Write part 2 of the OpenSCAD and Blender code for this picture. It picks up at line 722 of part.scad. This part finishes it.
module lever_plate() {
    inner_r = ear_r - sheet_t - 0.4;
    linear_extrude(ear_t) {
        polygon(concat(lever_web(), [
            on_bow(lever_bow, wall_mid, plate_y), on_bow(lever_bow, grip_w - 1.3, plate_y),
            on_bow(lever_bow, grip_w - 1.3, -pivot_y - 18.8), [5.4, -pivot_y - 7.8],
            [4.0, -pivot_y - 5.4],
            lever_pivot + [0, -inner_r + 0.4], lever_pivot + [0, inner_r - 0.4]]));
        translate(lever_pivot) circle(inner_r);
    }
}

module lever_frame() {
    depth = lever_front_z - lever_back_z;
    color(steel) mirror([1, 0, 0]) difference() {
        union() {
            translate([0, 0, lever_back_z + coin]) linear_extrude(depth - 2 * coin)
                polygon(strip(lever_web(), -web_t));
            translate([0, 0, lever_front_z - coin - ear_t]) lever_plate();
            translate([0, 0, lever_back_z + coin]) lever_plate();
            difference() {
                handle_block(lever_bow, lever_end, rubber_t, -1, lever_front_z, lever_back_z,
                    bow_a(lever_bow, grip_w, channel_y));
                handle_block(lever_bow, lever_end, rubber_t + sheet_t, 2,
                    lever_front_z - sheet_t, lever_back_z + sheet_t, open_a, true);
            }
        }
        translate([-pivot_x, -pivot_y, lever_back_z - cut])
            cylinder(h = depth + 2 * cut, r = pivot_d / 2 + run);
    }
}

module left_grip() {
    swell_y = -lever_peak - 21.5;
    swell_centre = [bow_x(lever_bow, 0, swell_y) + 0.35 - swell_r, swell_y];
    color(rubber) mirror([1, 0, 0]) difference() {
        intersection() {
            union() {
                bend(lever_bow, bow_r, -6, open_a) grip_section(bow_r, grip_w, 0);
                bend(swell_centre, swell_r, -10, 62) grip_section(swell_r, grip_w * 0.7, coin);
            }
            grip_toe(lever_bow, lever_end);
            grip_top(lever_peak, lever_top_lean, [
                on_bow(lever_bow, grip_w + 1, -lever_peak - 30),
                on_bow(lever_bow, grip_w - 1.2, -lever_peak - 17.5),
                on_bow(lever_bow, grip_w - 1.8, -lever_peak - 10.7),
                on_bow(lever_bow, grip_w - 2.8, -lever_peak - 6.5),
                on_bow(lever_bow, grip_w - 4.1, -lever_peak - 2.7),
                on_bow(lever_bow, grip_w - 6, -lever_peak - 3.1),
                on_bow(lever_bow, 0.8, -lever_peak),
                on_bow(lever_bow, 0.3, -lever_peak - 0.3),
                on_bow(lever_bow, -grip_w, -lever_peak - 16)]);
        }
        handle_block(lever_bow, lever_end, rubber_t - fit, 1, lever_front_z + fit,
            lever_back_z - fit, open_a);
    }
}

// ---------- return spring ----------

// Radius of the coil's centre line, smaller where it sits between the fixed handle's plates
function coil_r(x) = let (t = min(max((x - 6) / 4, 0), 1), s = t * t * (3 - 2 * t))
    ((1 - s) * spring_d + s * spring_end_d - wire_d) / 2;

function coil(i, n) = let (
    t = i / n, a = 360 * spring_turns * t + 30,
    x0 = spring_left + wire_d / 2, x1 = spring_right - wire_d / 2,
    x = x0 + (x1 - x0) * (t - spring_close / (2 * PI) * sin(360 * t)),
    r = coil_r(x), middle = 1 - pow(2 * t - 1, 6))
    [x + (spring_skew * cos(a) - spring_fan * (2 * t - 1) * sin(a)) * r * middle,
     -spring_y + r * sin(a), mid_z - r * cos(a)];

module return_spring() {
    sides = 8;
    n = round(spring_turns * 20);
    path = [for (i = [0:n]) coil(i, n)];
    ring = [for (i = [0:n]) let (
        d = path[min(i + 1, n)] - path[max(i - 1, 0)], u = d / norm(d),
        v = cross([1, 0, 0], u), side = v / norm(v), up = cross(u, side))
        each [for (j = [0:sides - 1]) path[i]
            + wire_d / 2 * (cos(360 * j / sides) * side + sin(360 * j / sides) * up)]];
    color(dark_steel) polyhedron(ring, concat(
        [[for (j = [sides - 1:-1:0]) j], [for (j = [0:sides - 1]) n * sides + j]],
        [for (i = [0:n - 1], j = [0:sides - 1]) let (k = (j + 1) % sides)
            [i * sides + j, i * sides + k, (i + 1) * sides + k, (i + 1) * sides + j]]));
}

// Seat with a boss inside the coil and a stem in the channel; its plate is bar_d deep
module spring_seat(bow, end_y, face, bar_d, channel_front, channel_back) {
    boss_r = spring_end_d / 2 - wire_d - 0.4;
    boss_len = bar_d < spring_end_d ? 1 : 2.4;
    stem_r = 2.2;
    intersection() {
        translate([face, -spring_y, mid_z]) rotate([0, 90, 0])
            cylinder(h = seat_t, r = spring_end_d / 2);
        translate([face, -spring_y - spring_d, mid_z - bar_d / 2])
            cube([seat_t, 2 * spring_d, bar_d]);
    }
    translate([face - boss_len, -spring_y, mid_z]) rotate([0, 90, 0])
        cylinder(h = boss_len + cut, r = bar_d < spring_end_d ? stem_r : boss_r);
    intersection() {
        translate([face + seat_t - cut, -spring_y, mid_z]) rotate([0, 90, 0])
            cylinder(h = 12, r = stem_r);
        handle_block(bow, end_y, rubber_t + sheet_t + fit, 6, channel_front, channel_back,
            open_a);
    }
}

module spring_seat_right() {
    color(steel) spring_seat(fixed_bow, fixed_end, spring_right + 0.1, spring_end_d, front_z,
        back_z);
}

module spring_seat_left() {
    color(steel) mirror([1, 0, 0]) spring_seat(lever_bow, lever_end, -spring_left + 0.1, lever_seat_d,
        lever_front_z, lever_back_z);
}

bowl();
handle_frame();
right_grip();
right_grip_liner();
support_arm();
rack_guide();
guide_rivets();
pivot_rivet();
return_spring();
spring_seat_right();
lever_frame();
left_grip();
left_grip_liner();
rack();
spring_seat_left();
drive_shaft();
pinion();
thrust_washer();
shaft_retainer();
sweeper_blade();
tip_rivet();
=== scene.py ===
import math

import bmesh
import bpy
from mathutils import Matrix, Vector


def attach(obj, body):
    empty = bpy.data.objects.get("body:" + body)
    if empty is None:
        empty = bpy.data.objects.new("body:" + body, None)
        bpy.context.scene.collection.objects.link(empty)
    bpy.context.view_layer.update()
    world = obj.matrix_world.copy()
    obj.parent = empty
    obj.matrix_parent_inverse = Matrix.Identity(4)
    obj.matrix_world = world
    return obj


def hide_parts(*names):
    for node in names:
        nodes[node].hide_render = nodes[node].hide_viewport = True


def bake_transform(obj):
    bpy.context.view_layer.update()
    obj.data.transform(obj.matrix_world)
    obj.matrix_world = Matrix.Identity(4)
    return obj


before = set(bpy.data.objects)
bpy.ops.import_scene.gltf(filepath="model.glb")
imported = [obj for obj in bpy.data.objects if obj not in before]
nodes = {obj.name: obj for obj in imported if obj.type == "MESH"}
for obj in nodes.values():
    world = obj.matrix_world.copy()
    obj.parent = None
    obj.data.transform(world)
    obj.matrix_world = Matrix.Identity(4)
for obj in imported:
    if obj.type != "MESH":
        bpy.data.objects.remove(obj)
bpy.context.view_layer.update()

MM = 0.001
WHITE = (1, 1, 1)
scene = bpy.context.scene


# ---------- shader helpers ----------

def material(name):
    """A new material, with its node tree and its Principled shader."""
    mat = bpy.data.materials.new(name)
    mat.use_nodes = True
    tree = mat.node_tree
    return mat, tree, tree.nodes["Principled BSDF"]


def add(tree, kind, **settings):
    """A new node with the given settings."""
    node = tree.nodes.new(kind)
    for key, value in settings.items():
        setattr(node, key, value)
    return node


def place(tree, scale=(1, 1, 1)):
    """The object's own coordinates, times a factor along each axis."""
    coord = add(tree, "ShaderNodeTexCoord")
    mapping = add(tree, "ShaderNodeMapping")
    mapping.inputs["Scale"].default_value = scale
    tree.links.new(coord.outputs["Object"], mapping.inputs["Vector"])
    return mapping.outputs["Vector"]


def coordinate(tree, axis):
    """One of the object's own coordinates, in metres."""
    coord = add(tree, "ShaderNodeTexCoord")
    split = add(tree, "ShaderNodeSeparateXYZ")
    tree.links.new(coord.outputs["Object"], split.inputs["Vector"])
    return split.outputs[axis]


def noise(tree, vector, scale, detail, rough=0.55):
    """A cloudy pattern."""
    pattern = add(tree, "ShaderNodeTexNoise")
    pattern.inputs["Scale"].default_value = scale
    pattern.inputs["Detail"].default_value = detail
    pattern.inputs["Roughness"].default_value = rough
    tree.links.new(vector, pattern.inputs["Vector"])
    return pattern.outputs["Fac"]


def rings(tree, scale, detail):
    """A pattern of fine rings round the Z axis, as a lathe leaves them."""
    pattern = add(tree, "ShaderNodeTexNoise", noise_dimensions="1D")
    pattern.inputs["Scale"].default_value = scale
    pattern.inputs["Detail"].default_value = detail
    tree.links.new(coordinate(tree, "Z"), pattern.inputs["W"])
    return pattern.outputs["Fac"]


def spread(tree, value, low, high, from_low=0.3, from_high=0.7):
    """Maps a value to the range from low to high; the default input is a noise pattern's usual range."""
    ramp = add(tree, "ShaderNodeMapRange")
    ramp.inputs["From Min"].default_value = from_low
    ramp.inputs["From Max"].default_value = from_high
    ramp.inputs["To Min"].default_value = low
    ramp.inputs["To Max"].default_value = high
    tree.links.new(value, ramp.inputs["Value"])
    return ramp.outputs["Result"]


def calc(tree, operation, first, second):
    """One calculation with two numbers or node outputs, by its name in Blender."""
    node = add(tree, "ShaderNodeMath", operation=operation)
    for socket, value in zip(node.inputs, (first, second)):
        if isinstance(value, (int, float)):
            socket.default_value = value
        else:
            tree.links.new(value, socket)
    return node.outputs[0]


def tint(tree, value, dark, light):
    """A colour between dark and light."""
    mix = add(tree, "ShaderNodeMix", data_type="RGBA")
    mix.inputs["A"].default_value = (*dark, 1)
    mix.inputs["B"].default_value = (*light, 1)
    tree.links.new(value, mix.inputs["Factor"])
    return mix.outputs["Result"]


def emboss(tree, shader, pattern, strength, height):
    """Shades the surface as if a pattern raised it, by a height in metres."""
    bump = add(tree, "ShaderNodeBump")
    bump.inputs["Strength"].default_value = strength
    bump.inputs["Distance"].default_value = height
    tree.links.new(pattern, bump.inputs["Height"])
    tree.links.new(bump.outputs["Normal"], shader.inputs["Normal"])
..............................
Set down, without any change, only the lines from the line that holds "obj.parent = None" through the line that holds "scene = bpy.context.scene", both lines included.

    obj.parent = None
    obj.data.transform(world)
    obj.matrix_world = Matrix.Identity(4)
for obj in imported:
    if obj.type != "MESH":
        bpy.data.objects.remove(obj)
bpy.context.view_layer.update()

MM = 0.001
WHITE = (1, 1, 1)
scene = bpy.context.scene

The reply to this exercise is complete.